>> Begin

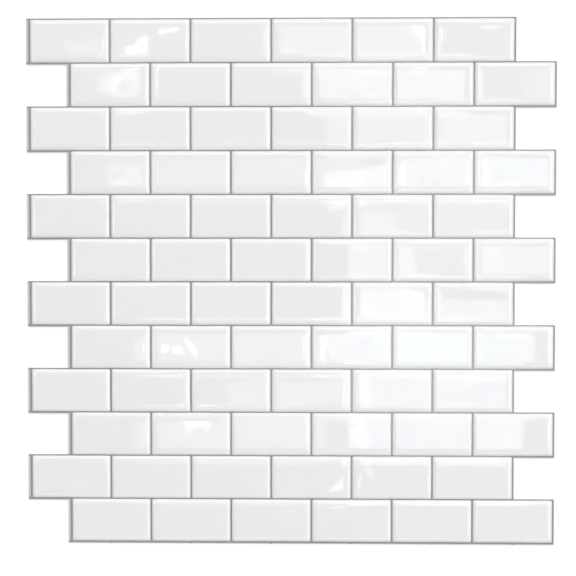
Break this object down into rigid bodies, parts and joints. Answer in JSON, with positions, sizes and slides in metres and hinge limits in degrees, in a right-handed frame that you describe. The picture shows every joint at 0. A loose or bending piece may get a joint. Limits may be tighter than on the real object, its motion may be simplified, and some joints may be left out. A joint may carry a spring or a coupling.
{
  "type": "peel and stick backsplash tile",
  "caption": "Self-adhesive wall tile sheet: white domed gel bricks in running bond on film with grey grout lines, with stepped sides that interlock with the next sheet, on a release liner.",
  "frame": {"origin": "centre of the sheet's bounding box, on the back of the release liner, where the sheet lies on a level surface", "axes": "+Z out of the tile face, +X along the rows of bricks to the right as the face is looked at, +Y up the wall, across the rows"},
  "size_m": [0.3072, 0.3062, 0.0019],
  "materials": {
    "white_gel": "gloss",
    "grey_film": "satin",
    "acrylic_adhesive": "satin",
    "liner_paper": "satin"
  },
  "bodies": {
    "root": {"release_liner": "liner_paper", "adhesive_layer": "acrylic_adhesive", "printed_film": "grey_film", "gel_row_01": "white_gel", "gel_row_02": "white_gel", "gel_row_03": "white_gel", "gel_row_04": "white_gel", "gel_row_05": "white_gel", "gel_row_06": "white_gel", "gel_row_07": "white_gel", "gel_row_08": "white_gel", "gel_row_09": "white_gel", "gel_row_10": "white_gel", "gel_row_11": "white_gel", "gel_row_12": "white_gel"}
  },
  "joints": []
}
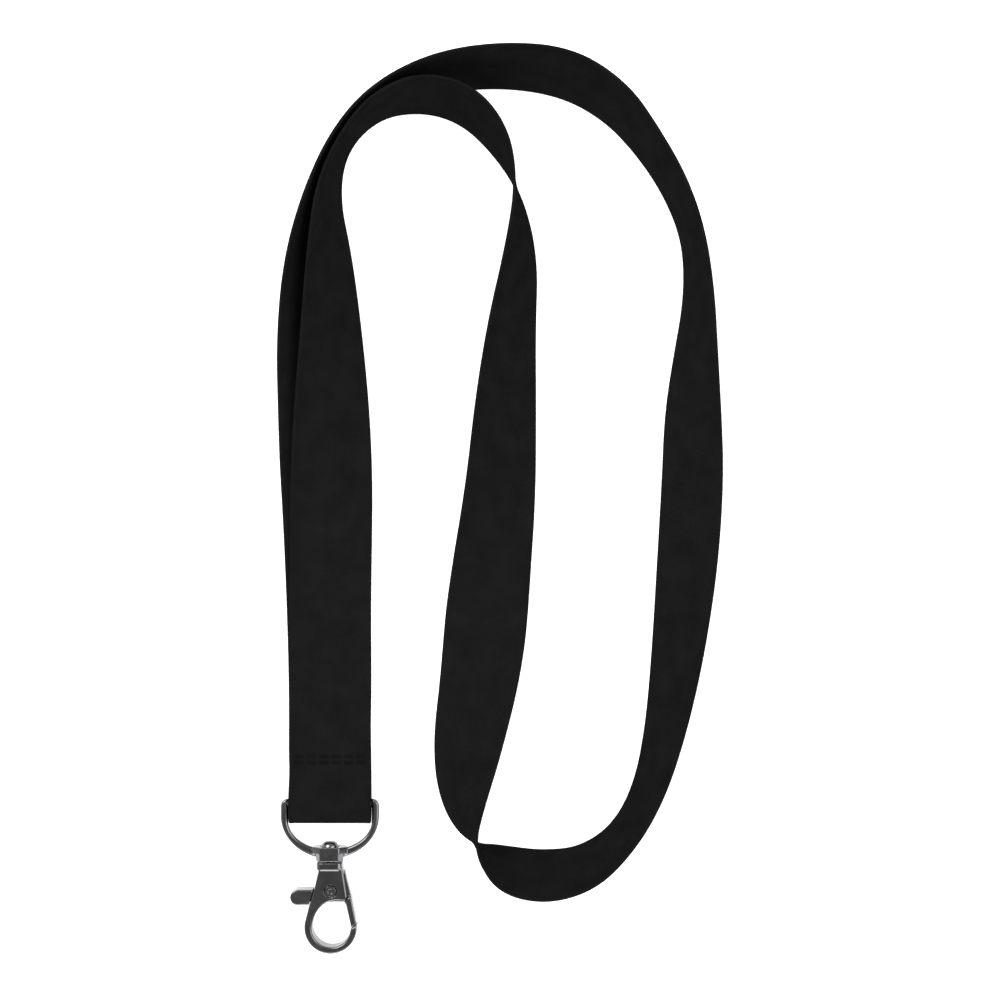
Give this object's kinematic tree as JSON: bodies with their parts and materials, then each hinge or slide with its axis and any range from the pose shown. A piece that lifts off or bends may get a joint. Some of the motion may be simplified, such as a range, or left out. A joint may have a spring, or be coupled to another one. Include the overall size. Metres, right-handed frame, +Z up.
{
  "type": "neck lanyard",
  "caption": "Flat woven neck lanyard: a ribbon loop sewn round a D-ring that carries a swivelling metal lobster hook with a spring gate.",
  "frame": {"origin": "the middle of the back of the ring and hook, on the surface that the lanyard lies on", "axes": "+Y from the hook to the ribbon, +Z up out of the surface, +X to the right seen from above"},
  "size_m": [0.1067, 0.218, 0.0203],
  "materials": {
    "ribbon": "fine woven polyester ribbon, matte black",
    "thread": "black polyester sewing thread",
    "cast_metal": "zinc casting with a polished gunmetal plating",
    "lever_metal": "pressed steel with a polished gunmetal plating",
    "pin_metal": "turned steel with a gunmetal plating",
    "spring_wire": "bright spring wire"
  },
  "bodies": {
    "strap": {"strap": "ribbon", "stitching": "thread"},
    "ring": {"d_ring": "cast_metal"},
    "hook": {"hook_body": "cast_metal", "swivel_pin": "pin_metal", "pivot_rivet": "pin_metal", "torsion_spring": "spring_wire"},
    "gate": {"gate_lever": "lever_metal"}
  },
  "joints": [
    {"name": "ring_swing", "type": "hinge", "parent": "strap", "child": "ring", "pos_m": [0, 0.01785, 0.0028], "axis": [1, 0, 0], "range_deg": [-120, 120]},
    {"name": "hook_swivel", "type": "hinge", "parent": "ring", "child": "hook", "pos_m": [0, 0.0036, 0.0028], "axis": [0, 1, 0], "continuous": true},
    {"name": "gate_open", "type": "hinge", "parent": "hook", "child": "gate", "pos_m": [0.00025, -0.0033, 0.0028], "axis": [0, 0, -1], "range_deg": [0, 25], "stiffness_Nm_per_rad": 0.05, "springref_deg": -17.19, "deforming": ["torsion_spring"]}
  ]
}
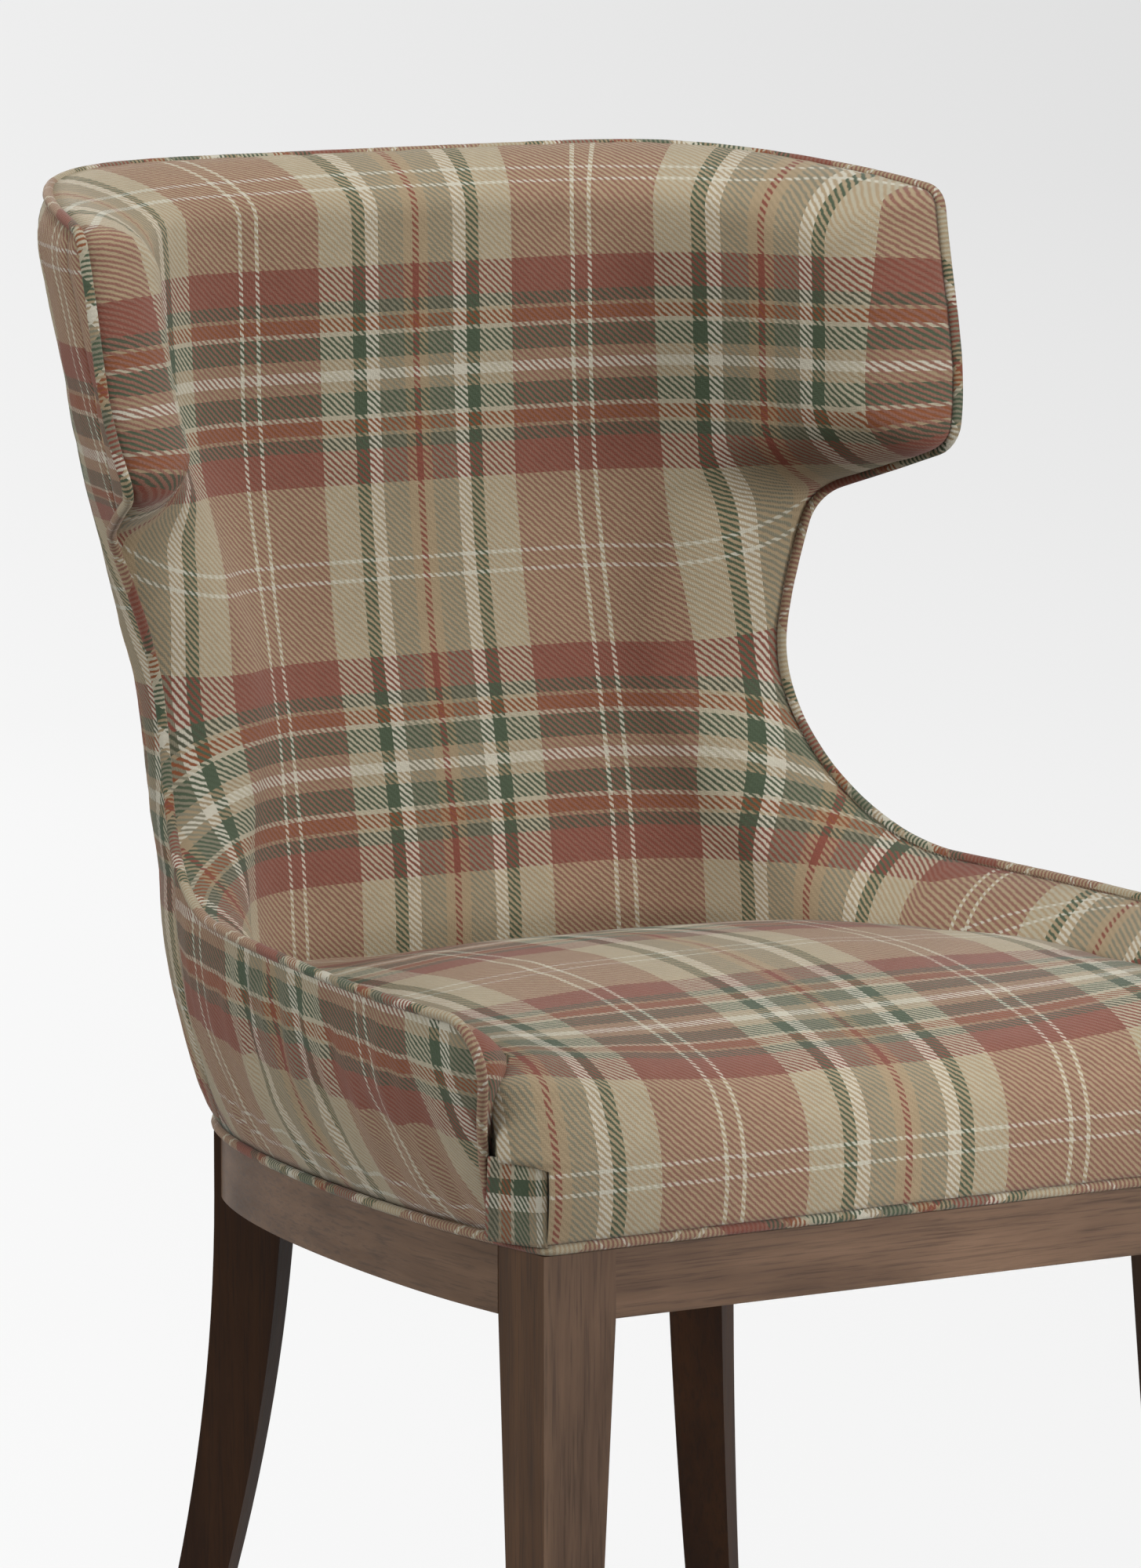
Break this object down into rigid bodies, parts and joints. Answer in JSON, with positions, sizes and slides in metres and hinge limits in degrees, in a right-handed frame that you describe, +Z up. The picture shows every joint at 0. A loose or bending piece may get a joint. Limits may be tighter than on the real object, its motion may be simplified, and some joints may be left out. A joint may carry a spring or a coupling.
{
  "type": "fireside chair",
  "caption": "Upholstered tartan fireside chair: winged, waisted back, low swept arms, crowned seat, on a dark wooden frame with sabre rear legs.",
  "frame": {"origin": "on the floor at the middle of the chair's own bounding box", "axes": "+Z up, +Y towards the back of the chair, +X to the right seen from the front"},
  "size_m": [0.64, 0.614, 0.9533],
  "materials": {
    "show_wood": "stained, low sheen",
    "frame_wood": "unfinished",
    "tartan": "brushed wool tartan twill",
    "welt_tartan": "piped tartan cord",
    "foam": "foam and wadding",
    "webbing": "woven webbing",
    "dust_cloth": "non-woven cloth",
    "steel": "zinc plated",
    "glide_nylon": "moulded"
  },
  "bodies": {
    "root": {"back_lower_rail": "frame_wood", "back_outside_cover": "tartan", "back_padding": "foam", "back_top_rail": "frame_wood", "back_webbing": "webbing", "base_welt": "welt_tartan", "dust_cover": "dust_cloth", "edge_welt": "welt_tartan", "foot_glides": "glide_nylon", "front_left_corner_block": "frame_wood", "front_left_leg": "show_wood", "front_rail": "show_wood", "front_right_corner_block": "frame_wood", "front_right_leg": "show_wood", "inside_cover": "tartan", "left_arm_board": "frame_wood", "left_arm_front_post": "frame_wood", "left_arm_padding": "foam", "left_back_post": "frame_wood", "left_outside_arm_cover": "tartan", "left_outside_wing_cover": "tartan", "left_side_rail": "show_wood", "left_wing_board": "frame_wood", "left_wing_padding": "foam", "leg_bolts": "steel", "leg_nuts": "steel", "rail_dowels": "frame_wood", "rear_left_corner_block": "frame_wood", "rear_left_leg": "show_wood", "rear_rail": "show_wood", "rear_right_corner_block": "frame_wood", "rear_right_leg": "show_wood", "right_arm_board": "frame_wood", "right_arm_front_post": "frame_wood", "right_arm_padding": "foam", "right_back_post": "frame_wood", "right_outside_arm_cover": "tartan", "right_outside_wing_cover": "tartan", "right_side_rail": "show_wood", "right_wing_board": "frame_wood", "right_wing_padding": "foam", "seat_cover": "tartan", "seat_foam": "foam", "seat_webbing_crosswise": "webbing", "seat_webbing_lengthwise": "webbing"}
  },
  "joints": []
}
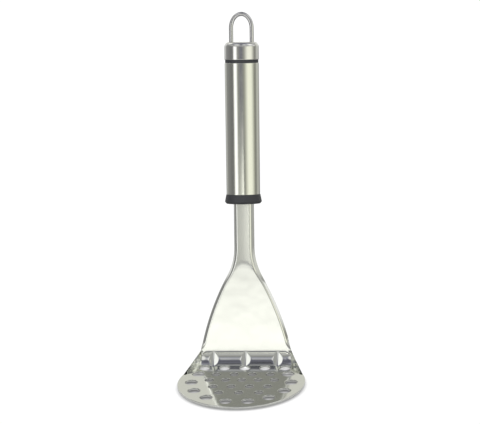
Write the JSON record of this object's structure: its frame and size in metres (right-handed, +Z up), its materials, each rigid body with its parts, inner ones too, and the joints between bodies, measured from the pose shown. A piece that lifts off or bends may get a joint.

>> End

* [TASK TO CARRY OUT] Write out the listing once more, matching it exactly.

* [TASK OUTPUT]
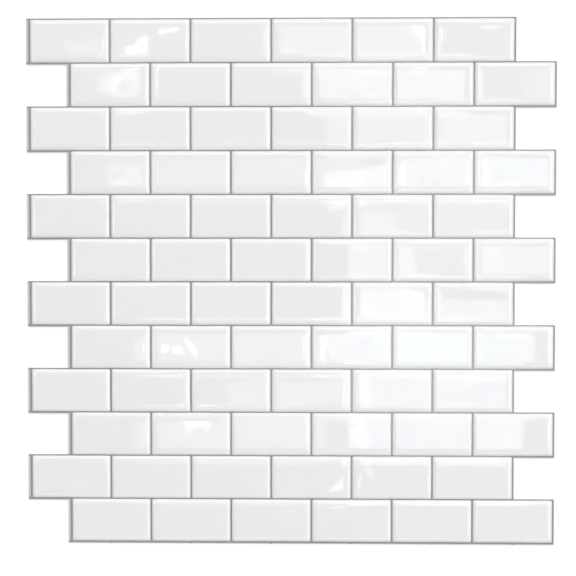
Break this object down into rigid bodies, parts and joints. Answer in JSON, with positions, sizes and slides in metres and hinge limits in degrees, in a right-handed frame that you describe. The picture shows every joint at 0. A loose or bending piece may get a joint. Limits may be tighter than on the real object, its motion may be simplified, and some joints may be left out. A joint may carry a spring or a coupling.
{
  "type": "peel and stick backsplash tile",
  "caption": "Self-adhesive wall tile sheet: white domed gel bricks in running bond on film with grey grout lines, with stepped sides that interlock with the next sheet, on a release liner.",
  "frame": {"origin": "centre of the sheet's bounding box, on the back of the release liner, where the sheet lies on a level surface", "axes": "+Z out of the tile face, +X along the rows of bricks to the right as the face is looked at, +Y up the wall, across the rows"},
  "size_m": [0.3072, 0.3062, 0.0019],
  "materials": {
    "white_gel": "gloss",
    "grey_film": "satin",
    "acrylic_adhesive": "satin",
    "liner_paper": "satin"
  },
  "bodies": {
    "root": {"release_liner": "liner_paper", "adhesive_layer": "acrylic_adhesive", "printed_film": "grey_film", "gel_row_01": "white_gel", "gel_row_02": "white_gel", "gel_row_03": "white_gel", "gel_row_04": "white_gel", "gel_row_05": "white_gel", "gel_row_06": "white_gel", "gel_row_07": "white_gel", "gel_row_08": "white_gel", "gel_row_09": "white_gel", "gel_row_10": "white_gel", "gel_row_11": "white_gel", "gel_row_12": "white_gel"}
  },
  "joints": []
}
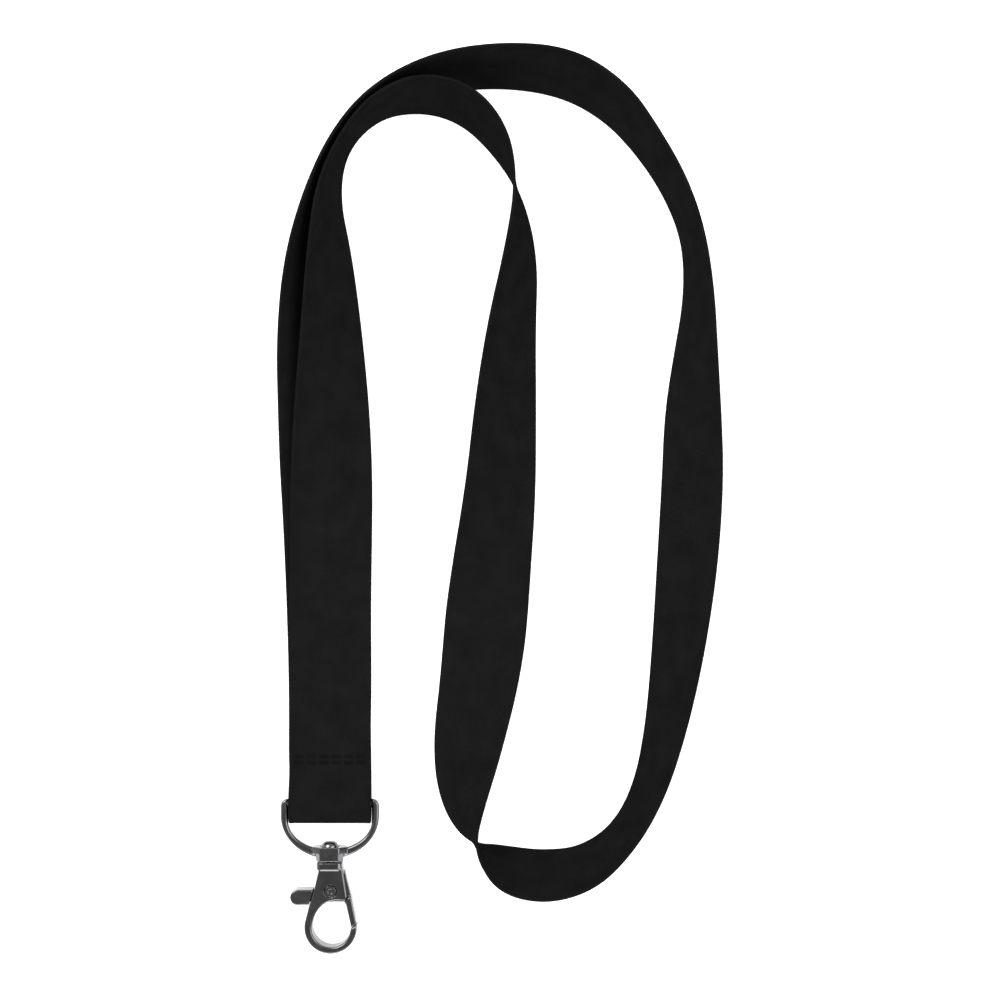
Give this object's kinematic tree as JSON: bodies with their parts and materials, then each hinge or slide with its axis and any range from the pose shown. A piece that lifts off or bends may get a joint. Some of the motion may be simplified, such as a range, or left out. A joint may have a spring, or be coupled to another one. Include the overall size. Metres, right-handed frame, +Z up.
{
  "type": "neck lanyard",
  "caption": "Flat woven neck lanyard: a ribbon loop sewn round a D-ring that carries a swivelling metal lobster hook with a spring gate.",
  "frame": {"origin": "the middle of the back of the ring and hook, on the surface that the lanyard lies on", "axes": "+Y from the hook to the ribbon, +Z up out of the surface, +X to the right seen from above"},
  "size_m": [0.1067, 0.218, 0.0203],
  "materials": {
    "ribbon": "fine woven polyester ribbon, matte black",
    "thread": "black polyester sewing thread",
    "cast_metal": "zinc casting with a polished gunmetal plating",
    "lever_metal": "pressed steel with a polished gunmetal plating",
    "pin_metal": "turned steel with a gunmetal plating",
    "spring_wire": "bright spring wire"
  },
  "bodies": {
    "strap": {"strap": "ribbon", "stitching": "thread"},
    "ring": {"d_ring": "cast_metal"},
    "hook": {"hook_body": "cast_metal", "swivel_pin": "pin_metal", "pivot_rivet": "pin_metal", "torsion_spring": "spring_wire"},
    "gate": {"gate_lever": "lever_metal"}
  },
  "joints": [
    {"name": "ring_swing", "type": "hinge", "parent": "strap", "child": "ring", "pos_m": [0, 0.01785, 0.0028], "axis": [1, 0, 0], "range_deg": [-120, 120]},
    {"name": "hook_swivel", "type": "hinge", "parent": "ring", "child": "hook", "pos_m": [0, 0.0036, 0.0028], "axis": [0, 1, 0], "continuous": true},
    {"name": "gate_open", "type": "hinge", "parent": "hook", "child": "gate", "pos_m": [0.00025, -0.0033, 0.0028], "axis": [0, 0, -1], "range_deg": [0, 25], "stiffness_Nm_per_rad": 0.05, "springref_deg": -17.19, "deforming": ["torsion_spring"]}
  ]
}
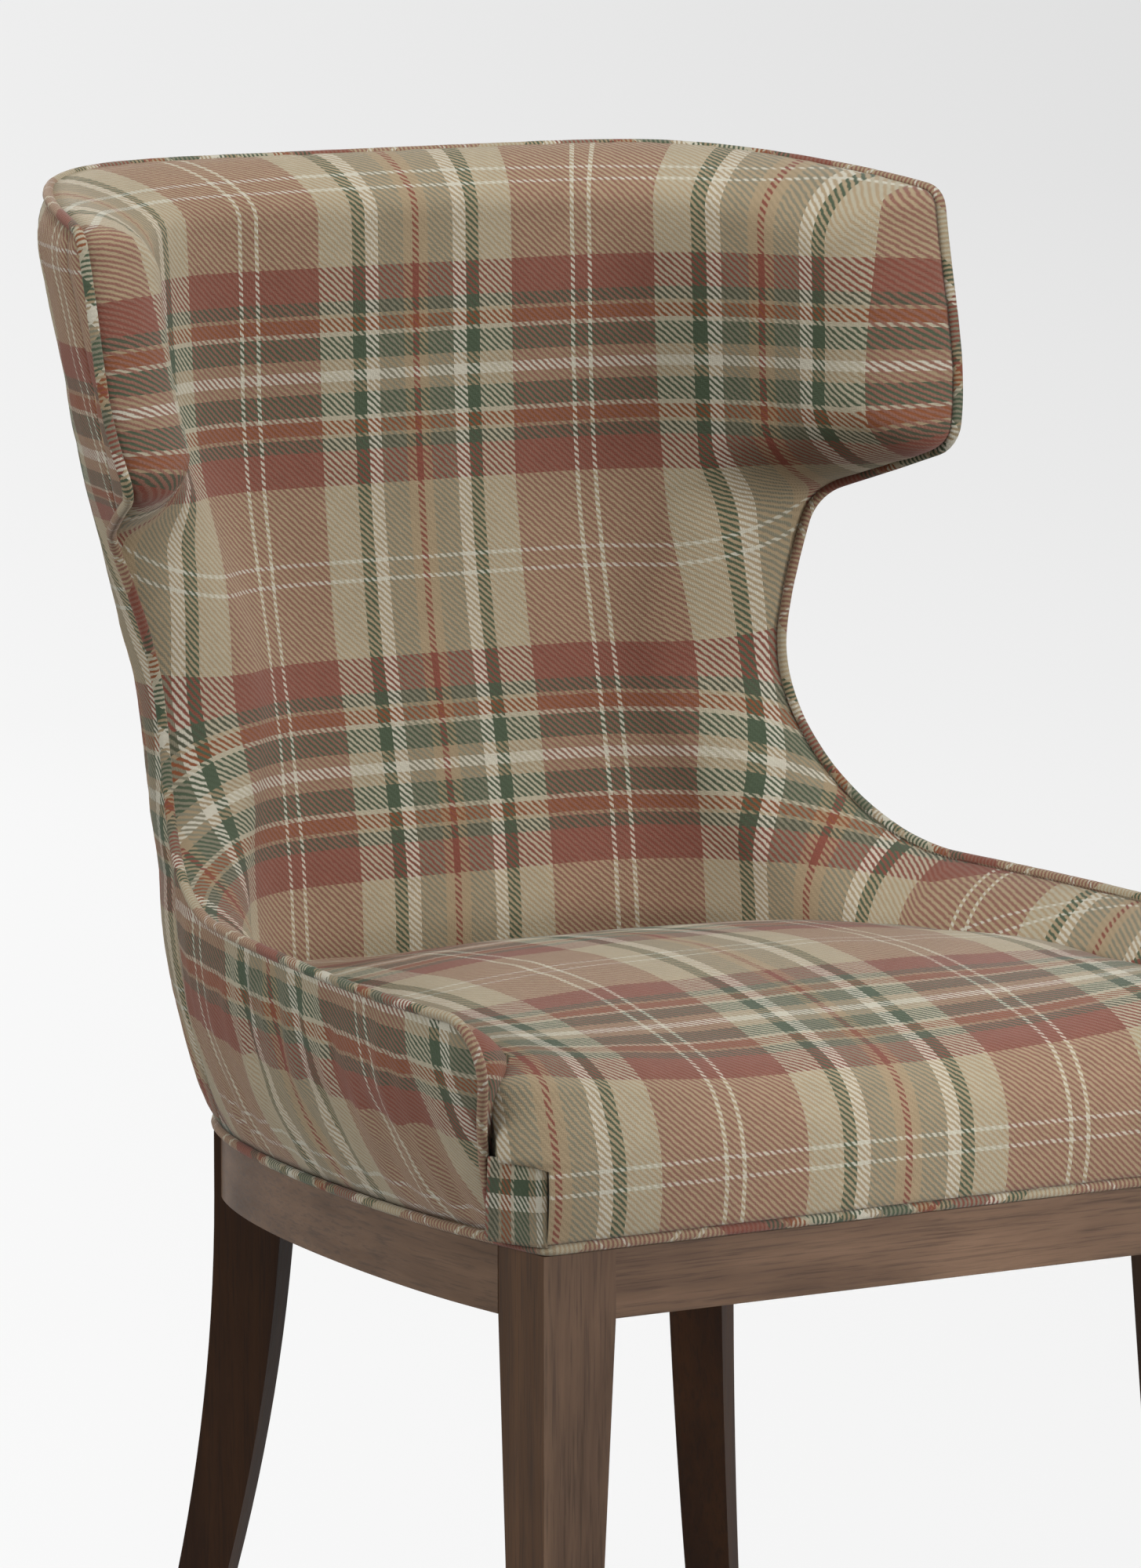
Break this object down into rigid bodies, parts and joints. Answer in JSON, with positions, sizes and slides in metres and hinge limits in degrees, in a right-handed frame that you describe, +Z up. The picture shows every joint at 0. A loose or bending piece may get a joint. Limits may be tighter than on the real object, its motion may be simplified, and some joints may be left out. A joint may carry a spring or a coupling.
{
  "type": "fireside chair",
  "caption": "Upholstered tartan fireside chair: winged, waisted back, low swept arms, crowned seat, on a dark wooden frame with sabre rear legs.",
  "frame": {"origin": "on the floor at the middle of the chair's own bounding box", "axes": "+Z up, +Y towards the back of the chair, +X to the right seen from the front"},
  "size_m": [0.64, 0.614, 0.9533],
  "materials": {
    "show_wood": "stained, low sheen",
    "frame_wood": "unfinished",
    "tartan": "brushed wool tartan twill",
    "welt_tartan": "piped tartan cord",
    "foam": "foam and wadding",
    "webbing": "woven webbing",
    "dust_cloth": "non-woven cloth",
    "steel": "zinc plated",
    "glide_nylon": "moulded"
  },
  "bodies": {
    "root": {"back_lower_rail": "frame_wood", "back_outside_cover": "tartan", "back_padding": "foam", "back_top_rail": "frame_wood", "back_webbing": "webbing", "base_welt": "welt_tartan", "dust_cover": "dust_cloth", "edge_welt": "welt_tartan", "foot_glides": "glide_nylon", "front_left_corner_block": "frame_wood", "front_left_leg": "show_wood", "front_rail": "show_wood", "front_right_corner_block": "frame_wood", "front_right_leg": "show_wood", "inside_cover": "tartan", "left_arm_board": "frame_wood", "left_arm_front_post": "frame_wood", "left_arm_padding": "foam", "left_back_post": "frame_wood", "left_outside_arm_cover": "tartan", "left_outside_wing_cover": "tartan", "left_side_rail": "show_wood", "left_wing_board": "frame_wood", "left_wing_padding": "foam", "leg_bolts": "steel", "leg_nuts": "steel", "rail_dowels": "frame_wood", "rear_left_corner_block": "frame_wood", "rear_left_leg": "show_wood", "rear_rail": "show_wood", "rear_right_corner_block": "frame_wood", "rear_right_leg": "show_wood", "right_arm_board": "frame_wood", "right_arm_front_post": "frame_wood", "right_arm_padding": "foam", "right_back_post": "frame_wood", "right_outside_arm_cover": "tartan", "right_outside_wing_cover": "tartan", "right_side_rail": "show_wood", "right_wing_board": "frame_wood", "right_wing_padding": "foam", "seat_cover": "tartan", "seat_foam": "foam", "seat_webbing_crosswise": "webbing", "seat_webbing_lengthwise": "webbing"}
  },
  "joints": []
}
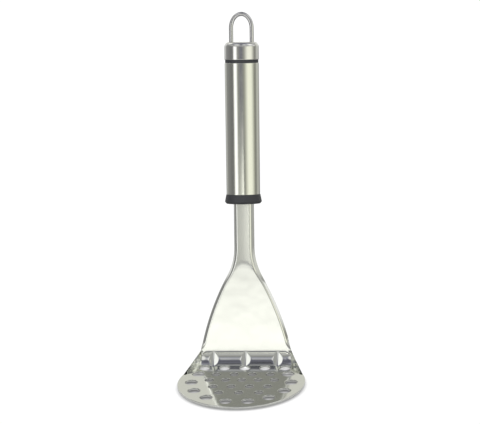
Write the JSON record of this object's structure: its frame and size in metres (right-handed, +Z up), its materials, each rigid body with its parts, inner ones too, and the joints between bodies, measured from the pose shown. A piece that lifts off or bends may get a joint.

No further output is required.